Pourquoi pas, d’autant qu’il n’a pas 500 pages, je prends moins de risques en le notant ! 😉
Exactement : tu peux le lire en une journée, comme ça tu ne perds rien du fil du discours (euh, de la pelote plutôt…) et tu apprécies mieux.
Le mot « logorrhée » au début ma fait dire que non… mais après, quand je vois qu’il n’est pas si long et qu’il y a quelque chose sous le vernis… je me dis que bon, peut-être! Je suis d’une inconstance, c’est fou…
J’aime bien les discours un peu hystériques comme ça, qui pètent les plombs mais servent aussi de critique sociale, ça me plait, c’est drôle et intelligent.
Je ne connais pas cet auteur mais ai bien envie de le découvrir maintenant. 🙂 Les Allusifs tranchent dans le paysage éditorial et font des choix qui sortent souvent des sentiers battus… A suivre donc!
Effectivement, c’est une maison d’édition qui publie des auteurs qu’ils aiment vraiment.
Tout à fait le genre qui peut me plaire.

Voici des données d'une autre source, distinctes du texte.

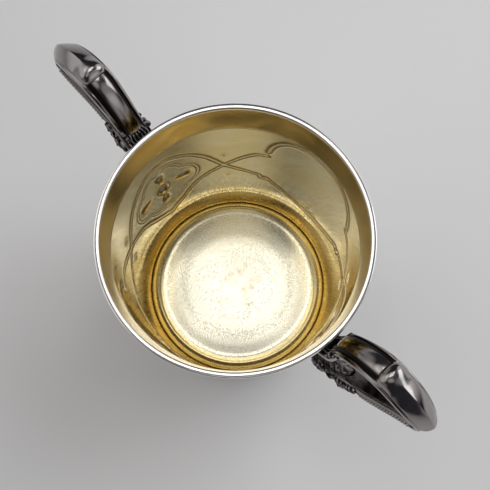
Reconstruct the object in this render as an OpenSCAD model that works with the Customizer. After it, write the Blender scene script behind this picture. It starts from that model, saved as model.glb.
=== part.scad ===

Mais je ne suis pas dans une période sud américaine. Je garde au frais pour plus tard.
Eh bien moi, je suis dans une période sud américaine, il va donc y en voir pas mal d’autres…
La loghorée verbale me rebute un peu.
Il vaut donc mieux passer ton chemin, bien qu’ici, ce soit un bonheur…
Je n’ai lu que Le bal des vipères de cet auteur, mais le souvenir qu’il m’
je disais donc, avant d’être interrompu par un doigt malencontreusement posé sur la touche « enter » que le souvenir qu’il m’a laissé m’incite très très fort à lire son nouveau livre. Un écrivain atypique très intéressant
Le tout dernier, c’est Effondrement, qui me tente fort.